# WRITTEN PROBLEM:
Copy every line of the listing exactly.
BEGIN ITEMS
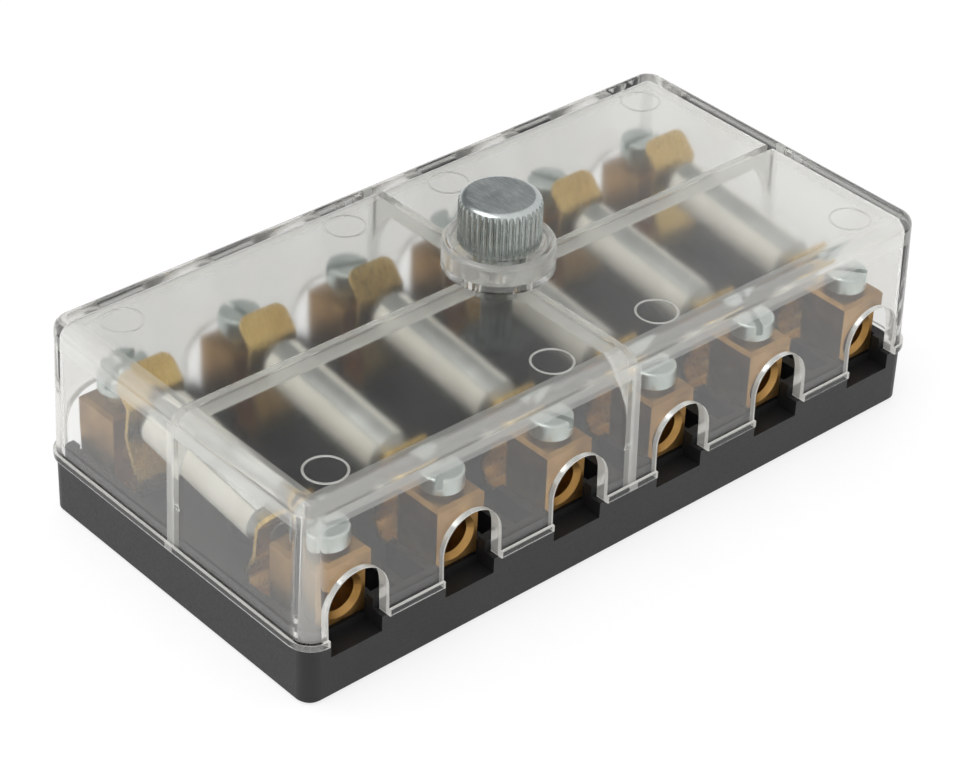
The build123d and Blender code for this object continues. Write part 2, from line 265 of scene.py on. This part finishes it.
class FuseBoxMetalSettings(PropertyGroup):
    """Colours of the metal and ceramic pieces, the fuses' turn and the stud's thread."""

    brass: FloatVectorProperty(
        name="Brass", description="Colour of the cut brass blocks",
        subtype="COLOR", size=4, default=linear("#b8915a"), min=0.0, max=1.0,
    )
    strip_brass: FloatVectorProperty(
        name="Brass strip", description="Colour of the spring contacts",
        subtype="COLOR", size=4, default=linear("#e0c27c"), min=0.0, max=1.0,
    )
    zinc: FloatVectorProperty(
        name="Zinc", description="Colour of the clamp screws' zinc plating",
        subtype="COLOR", size=4, default=linear("#dde4e2"), min=0.0, max=1.0,
    )
    ceramic: FloatVectorProperty(
        name="Ceramic", description="Colour of the fuses' ceramic",
        subtype="COLOR", size=4, default=linear("#f5f3ea"), min=0.0, max=1.0,
    )
    fuse_turn: FloatProperty(
        name="Fuse turn", description="Turn of the fuses about their own axis",
        subtype="ANGLE", unit="ROTATION", default=radians(-15.0),
    )
    thread_pitch: FloatProperty(
        name="Thread pitch", description="Rise of the stud's thread in one turn",
        subtype="DISTANCE", unit="LENGTH", precision=5,
        default=0.7 * MM, min=0.2 * MM, max=2.0 * MM,
    )


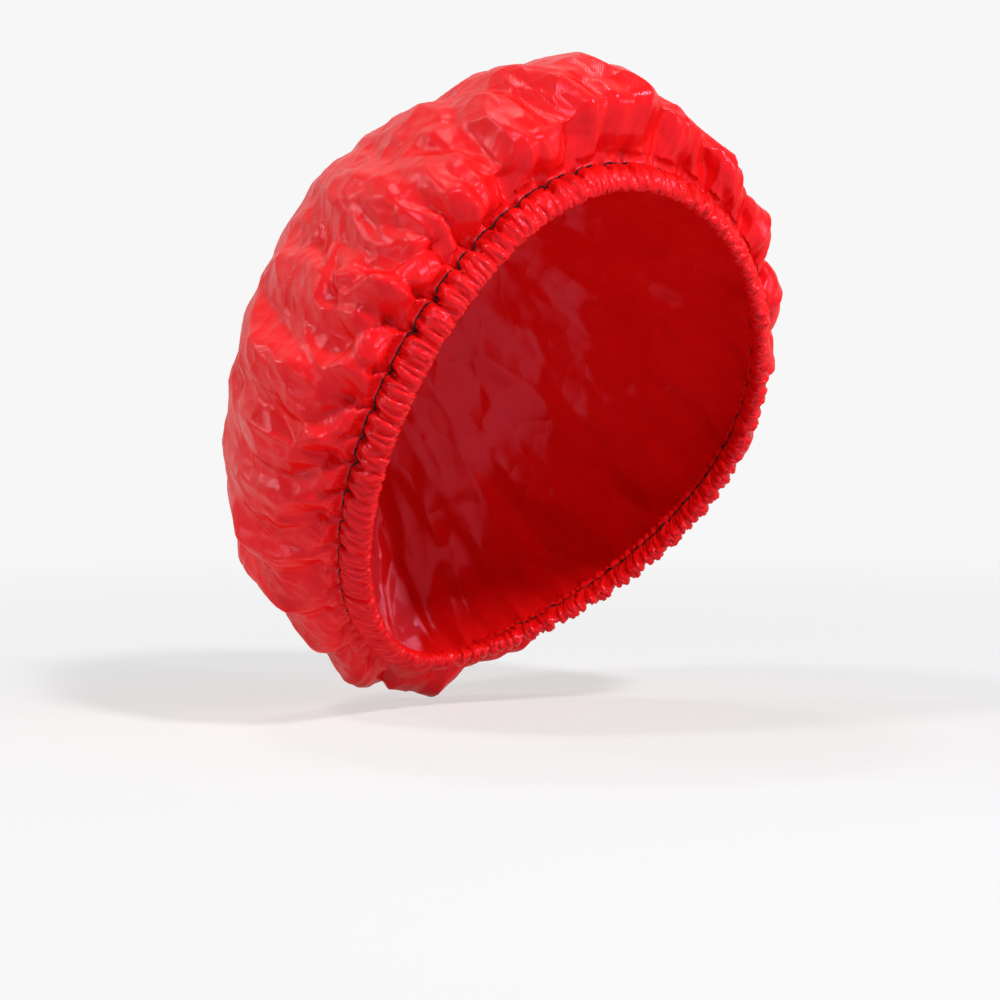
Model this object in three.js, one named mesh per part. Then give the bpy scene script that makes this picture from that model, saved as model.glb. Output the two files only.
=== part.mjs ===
// Perm cap: one round cut of thin coated twill, puffed up and drawn into folds by a flat elastic in its
// turned and stitched hem. Millimetres, +Z up as worn, -Y to the front, X across, +X to the left side.
// The origin is the middle of the opening.
import * as THREE from 'three';

// Opening: an egg-shaped lip, high at the front and low and narrower at the back.
const OPENING_HALF_HEIGHT = 101;
const OPENING_HALF_WIDTH = 80.5;
const OPENING_TILT = 57; // degrees that the opening leans back from level
const BACK_NARROWING_SHARE = 0.3; // of the half width, lost at the back
const SIDE_DROP = 20; // how far the lip bows out of the opening's plane at the sides

// Hem: the band between the lip and the crown. It leans outwards a little.
const HEM_WIDTH = 13;
const FRONT_LEAN_SHARE = 0.15;
const SIDE_LEAN_SHARE = 0.4;
const BACK_LEAN_SHARE = 0.6;

// Crown: half an egg from its middle to its widest line, then a tuck from there in to the hem.
const CROWN_HALF_WIDTH = 97;
const CROWN_FRONT_REACH = 124;
const CROWN_BACK_REACH = 117;
const CROWN_BACK_NARROWING_SHARE = 0.25;
const CROWN_DEPTH = 126; // from the opening's plane to the crown's middle
const CROWN_MIDDLE_RISE = 8; // of the crown's middle above the opening's middle, along the opening
const WIDEST_LINE_DEPTH = 7; // at the sides
const WIDEST_LINE_RISE = 4;
const BAG_REACH = 13; // of the slack bag at the back, past the widest line
const BAG_NARROWNESS = 14; // the power that fades the bag out to the sides
const WIDEST_LINE_BOW = 12; // of the widest line past its depth at the sides, at the front and back
const BOW_TOP_SHARE = 0.4; // of the way from the crown's middle to the hem, where bag and bow begin
const TUCK_ANGLE = 77; // degrees of the round from the widest line to the hem
const TUCK_START_SHARE = 0.74; // of the way from the crown's middle to the hem

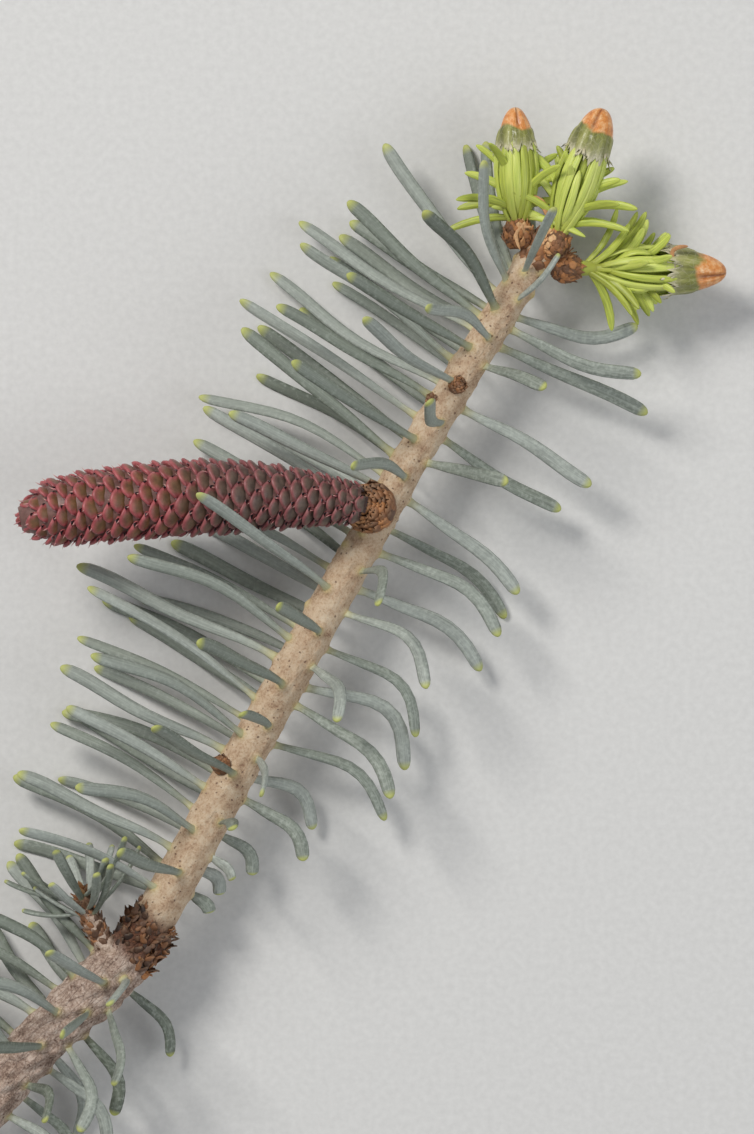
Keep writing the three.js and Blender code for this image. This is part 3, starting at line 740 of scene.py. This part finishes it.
END ITEMS
# ANSWER FOR THE TASK:
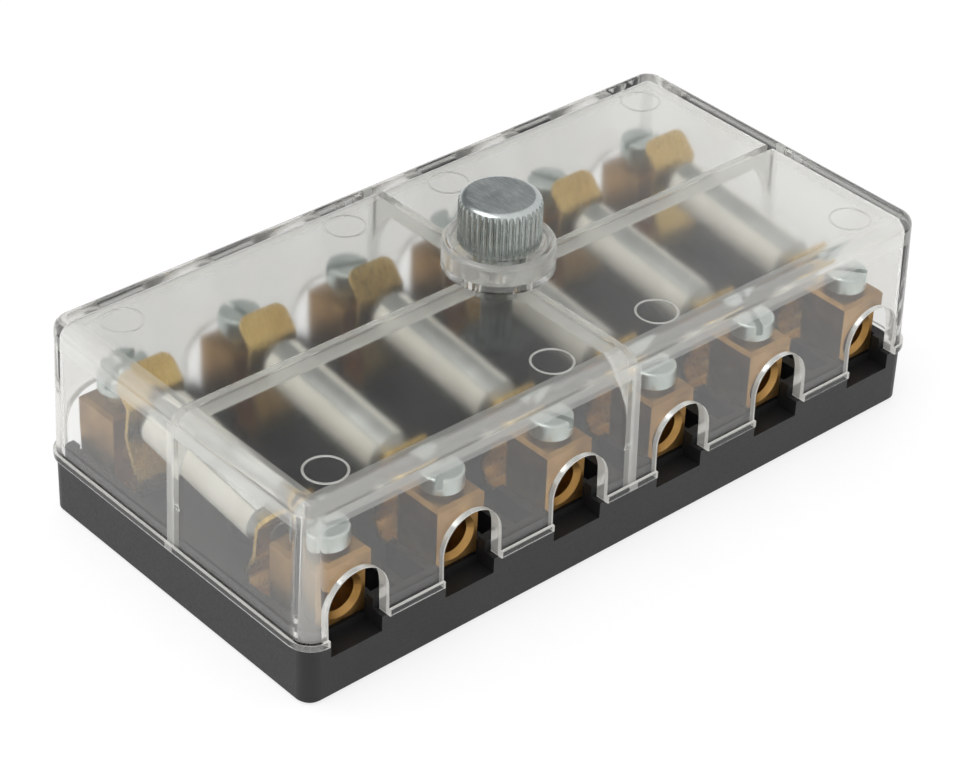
The build123d and Blender code for this object continues. Write part 2, from line 265 of scene.py on. This part finishes it.
class FuseBoxMetalSettings(PropertyGroup):
    """Colours of the metal and ceramic pieces, the fuses' turn and the stud's thread."""

    brass: FloatVectorProperty(
        name="Brass", description="Colour of the cut brass blocks",
        subtype="COLOR", size=4, default=linear("#b8915a"), min=0.0, max=1.0,
    )
    strip_brass: FloatVectorProperty(
        name="Brass strip", description="Colour of the spring contacts",
        subtype="COLOR", size=4, default=linear("#e0c27c"), min=0.0, max=1.0,
    )
    zinc: FloatVectorProperty(
        name="Zinc", description="Colour of the clamp screws' zinc plating",
        subtype="COLOR", size=4, default=linear("#dde4e2"), min=0.0, max=1.0,
    )
    ceramic: FloatVectorProperty(
        name="Ceramic", description="Colour of the fuses' ceramic",
        subtype="COLOR", size=4, default=linear("#f5f3ea"), min=0.0, max=1.0,
    )
    fuse_turn: FloatProperty(
        name="Fuse turn", description="Turn of the fuses about their own axis",
        subtype="ANGLE", unit="ROTATION", default=radians(-15.0),
    )
    thread_pitch: FloatProperty(
        name="Thread pitch", description="Rise of the stud's thread in one turn",
        subtype="DISTANCE", unit="LENGTH", precision=5,
        default=0.7 * MM, min=0.2 * MM, max=2.0 * MM,
    )


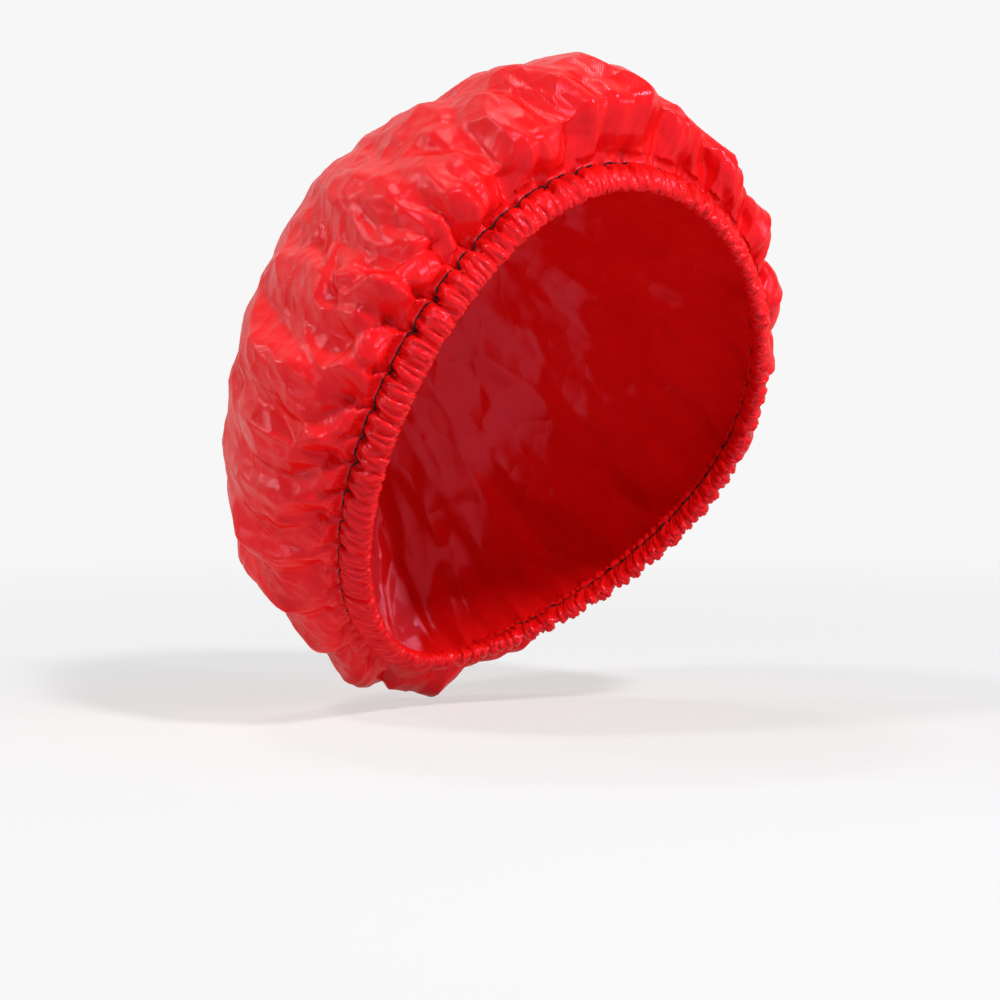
Model this object in three.js, one named mesh per part. Then give the bpy scene script that makes this picture from that model, saved as model.glb. Output the two files only.
=== part.mjs ===
// Perm cap: one round cut of thin coated twill, puffed up and drawn into folds by a flat elastic in its
// turned and stitched hem. Millimetres, +Z up as worn, -Y to the front, X across, +X to the left side.
// The origin is the middle of the opening.
import * as THREE from 'three';

// Opening: an egg-shaped lip, high at the front and low and narrower at the back.
const OPENING_HALF_HEIGHT = 101;
const OPENING_HALF_WIDTH = 80.5;
const OPENING_TILT = 57; // degrees that the opening leans back from level
const BACK_NARROWING_SHARE = 0.3; // of the half width, lost at the back
const SIDE_DROP = 20; // how far the lip bows out of the opening's plane at the sides

// Hem: the band between the lip and the crown. It leans outwards a little.
const HEM_WIDTH = 13;
const FRONT_LEAN_SHARE = 0.15;
const SIDE_LEAN_SHARE = 0.4;
const BACK_LEAN_SHARE = 0.6;

// Crown: half an egg from its middle to its widest line, then a tuck from there in to the hem.
const CROWN_HALF_WIDTH = 97;
const CROWN_FRONT_REACH = 124;
const CROWN_BACK_REACH = 117;
const CROWN_BACK_NARROWING_SHARE = 0.25;
const CROWN_DEPTH = 126; // from the opening's plane to the crown's middle
const CROWN_MIDDLE_RISE = 8; // of the crown's middle above the opening's middle, along the opening
const WIDEST_LINE_DEPTH = 7; // at the sides
const WIDEST_LINE_RISE = 4;
const BAG_REACH = 13; // of the slack bag at the back, past the widest line
const BAG_NARROWNESS = 14; // the power that fades the bag out to the sides
const WIDEST_LINE_BOW = 12; // of the widest line past its depth at the sides, at the front and back
const BOW_TOP_SHARE = 0.4; // of the way from the crown's middle to the hem, where bag and bow begin
const TUCK_ANGLE = 77; // degrees of the round from the widest line to the hem
const TUCK_START_SHARE = 0.74; // of the way from the crown's middle to the hem

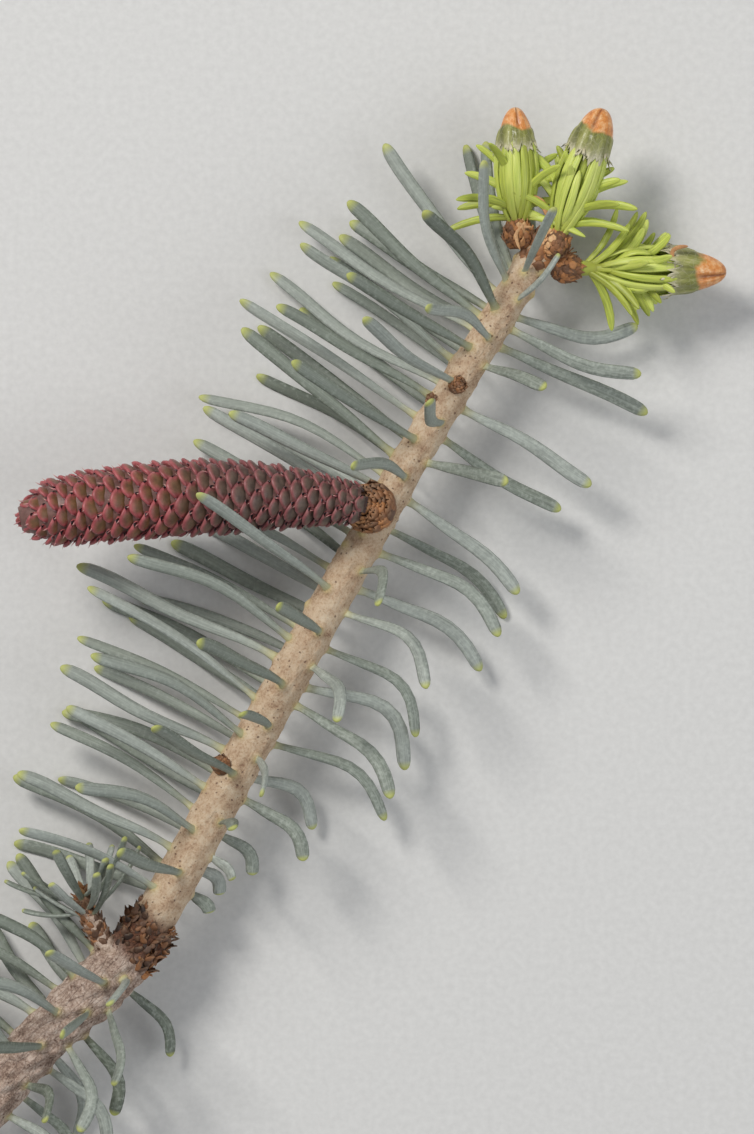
Keep writing the three.js and Blender code for this image. This is part 3, starting at line 740 of scene.py. This part finishes it.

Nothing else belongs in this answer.